9/11 does not feel like 23 years ago to me. It feels so recent, more recent than things that happened 5 or 10 years ago.
Last winter, I heard a young woman refer to her college friends who know a lot about 9/11 as “people interested in history.”
WHAT?!?
It wasn’t that 9/11 is already described as “historical” that most shocked me. It’s that our current youth don’t seem to hold it in their headspace the way my generation grasped the devastating events that occurred prior to our births. The assassinations of JFK and MLK, for instance. Or the Vietnam War.
How many movies and shows were revisiting those horrors long before a full 23 years passed? So many! When I was growing up, our daily lives were inundated with cultural references, both subtle and direct, about Vietnam. Vietnam was THE container for ongoing television shows.
I can barely think of anything holding 9/11 in a narrative. I recall Jonathan Safran Foer wrote a novel. I know there are others because I checked Google, but nothing strikes me as a powerful enough piece of art, something that would help educate those who can’t forget because they never knew. There’s the 9/11 Memorial & Museum, but that’s not easily accessible to everyone. Even if it were, a single location doesn’t permeate ongoing conversation. A television series sustains relevance.
Am I wrong? What am I missing?
When Osama Bin Laden started favorably trending on social media following October 7th, I realized we haven’t done a good job educating the younger ones.

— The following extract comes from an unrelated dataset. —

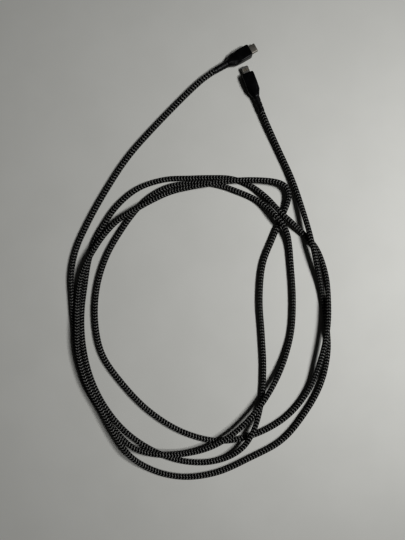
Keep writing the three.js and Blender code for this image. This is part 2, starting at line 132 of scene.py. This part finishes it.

Perhaps our invasion of Iraq created so much collective guilt, we’ve transformed it into suicidal empathy for our enemies?
I don’t understand.
I will never forget the horrors of 9/11. I accept that our democracy has flaws, but we also have progress despite our many setbacks. Our mistakes are not equivalent to radical Islamist terror.
The extremism we’re now enduring on both ends of our political spectrum doesn’t even come close to what women and other marginalized groups suffer in other parts of the world.
I hope this anniversary, we remember our strengths and celebrate the many achievements of Western Civilization. I’m so tired of the self-hatred here. It’s arrogant and entitled and disrespectful.
Maybe we need more stories about September 11th and its aftermath.
Thinking of all my friends who lost loved ones that day. And of my hometown in Manhasset, NY, where the death toll was unfathomable. All the cars that never drove home from the train station that night. The smoke in the air. My friends that escaped the city and the immediate area.
For details about the impact of 9/11 on my hometown, read this piece from 2002 in the LA Times written by J. R. Moehringer (Prince Harry’s ghostwriter).
You raise some really good questions and points, Jen. Growing up there were tons of fictional movies about Vietnam and WWII. We are still seeing movies about WWII. Why aren’t there fictional movies about 9/11? Because they won’t sell? Because they’re afraid of Islamophobia? Everyone is afraid of being canceled and money is more important than teaching this to our youth. We’ve obviously got it wrong as a country in this sense and it’s deeply flawed. Thanks for writing hard topics so clearly. I enjoy your writing.
There have actually been a bunch of movies and documentaries over the years. I think there is generally more sensitivity to this event being a part of pop culture given it was on US soil.